Audit Your Leadership: The Strategic Debrief
If you want to know if you’re actually developing your team or just giving directions, you need to conduct an AAR (After Action Review/Strategic Debrief) on your own leadership style.
Take a look at your last five conversations with your direct reports. Go through your notes or your memory of those meetings.
- Did you provide a solution, or did you provide the space for them to develop one?
- Did you talk more than you listened?
- Did they leave the room with your "to-do" list, or did they leave with a clearer understanding of their own decision-making process?
If you find that you are the primary problem-solver for your team, you have successfully stalled your organization’s growth. You are the bottleneck. You are the single point of failure.

Strengthening the Vanguard
At Legacy Vanguard Scott Group, we specialize in helping organizations move past these plateaus. Whether it’s through our Executive Coaching or our broader Consulting Services, we focus on hardening your leadership culture.

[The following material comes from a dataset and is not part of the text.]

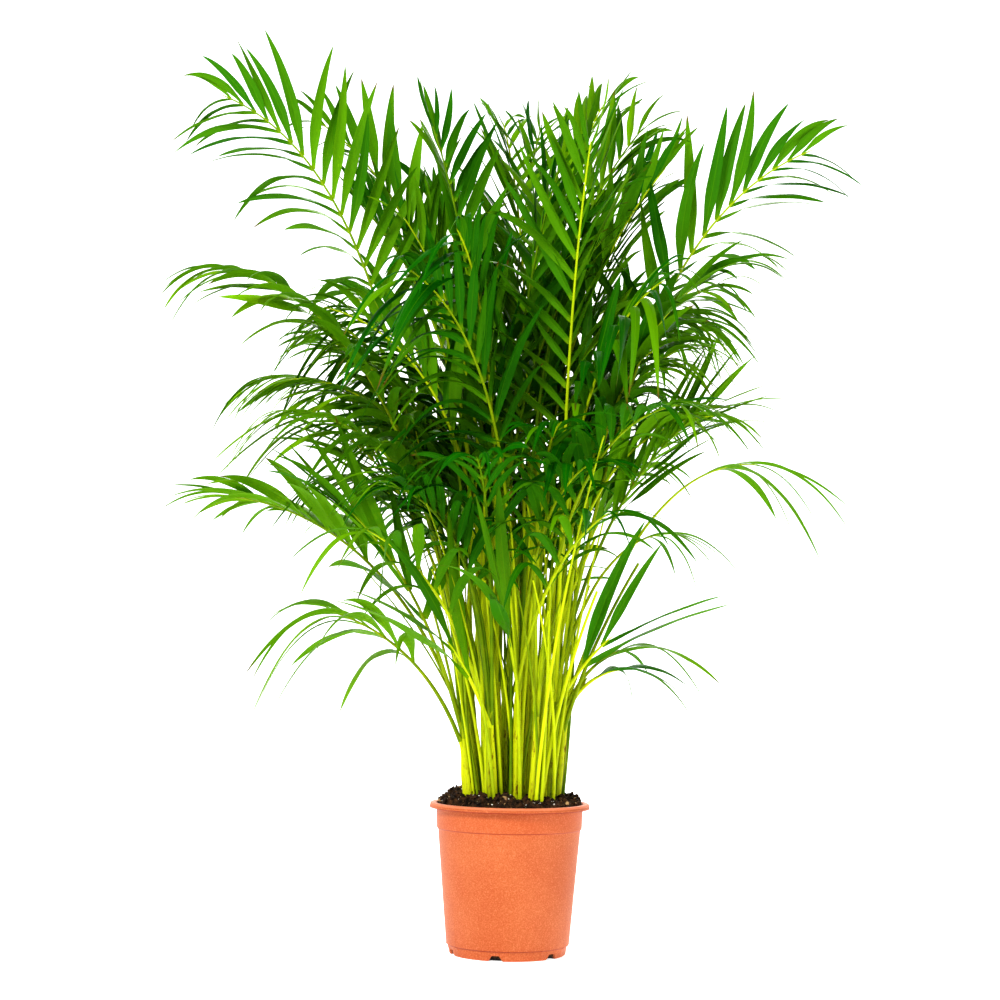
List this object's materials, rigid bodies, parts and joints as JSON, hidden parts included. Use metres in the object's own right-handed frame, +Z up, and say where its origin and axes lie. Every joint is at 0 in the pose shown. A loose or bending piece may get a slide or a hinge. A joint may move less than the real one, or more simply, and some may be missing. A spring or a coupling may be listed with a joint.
{
  "type": "potted palm",
  "caption": "Clumping feather palm with arching, feathered fronds on slim stems, growing in a round tapered nursery pot of soil.",
  "frame": {"origin": "middle of the pot's underside, on the floor", "axes": "+Z up along the pot's axis, -Y toward the front as seen in the picture"},
  "size_m": [0.9361, 0.6805, 1.2274],
  "materials": {
    "pot": "moulded terracotta-coloured plastic, satin with a fine grain",
    "soil": "dark brown potting mix with bark crumbs and white grit",
    "shoot": "smooth yellow-green leaf sheaths with brown flecks",
    "frond": "smooth green leaflets with a soft sheen and a yellow-green stalk"
  },
  "bodies": {
    "root": {"pot": "pot", "soil": "soil", "shoot_01": "shoot", "shoot_02": "shoot", "shoot_03": "shoot", "shoot_04": "shoot", "shoot_05": "shoot", "shoot_06": "shoot", "shoot_07": "shoot", "shoot_08": "shoot", "shoot_09": "shoot", "shoot_10": "shoot", "shoot_11": "shoot", "shoot_12": "shoot", "shoot_13": "shoot", "shoot_14": "shoot", "shoot_15": "shoot", "shoot_16": "shoot", "shoot_17": "shoot", "shoot_18": "shoot", "frond_01": "frond", "frond_02": "frond", "frond_03": "frond", "frond_04": "frond", "frond_05": "frond", "frond_06": "frond", "frond_07": "frond", "frond_08": "frond", "frond_09": "frond", "frond_10": "frond", "frond_11": "frond", "frond_12": "frond", "frond_13": "frond", "frond_14": "frond", "frond_15": "frond", "frond_16": "frond", "frond_17": "frond", "frond_18": "frond", "frond_19": "frond", "frond_20": "frond", "frond_21": "frond", "frond_22": "frond", "frond_23": "frond", "frond_24": "frond", "frond_25": "frond", "frond_26": "frond", "frond_27": "frond", "frond_28": "frond", "frond_29": "frond", "frond_30": "frond", "frond_31": "frond", "frond_32": "frond", "frond_33": "frond", "frond_34": "frond", "frond_35": "frond", "frond_36": "frond", "frond_37": "frond", "frond_38": "frond", "frond_39": "frond", "frond_40": "frond"}
  },
  "joints": []
}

The goal isn't just to get through the current quarter; it's to build a legacy of leaders who can operate with Strategic Alignment (Commander’s Intent) even when you aren't in the room.
Stop blurring the lines. Stop giving your roadmap to people who need to be building their own. Start coaching for judgment and mentoring for perspective. That is how you turn a group of high-performers into a truly elite team.

Which is your default today? Are you building leaders, or are you just giving directions? The answer to that question determines whether your team stays stalled or starts to soar.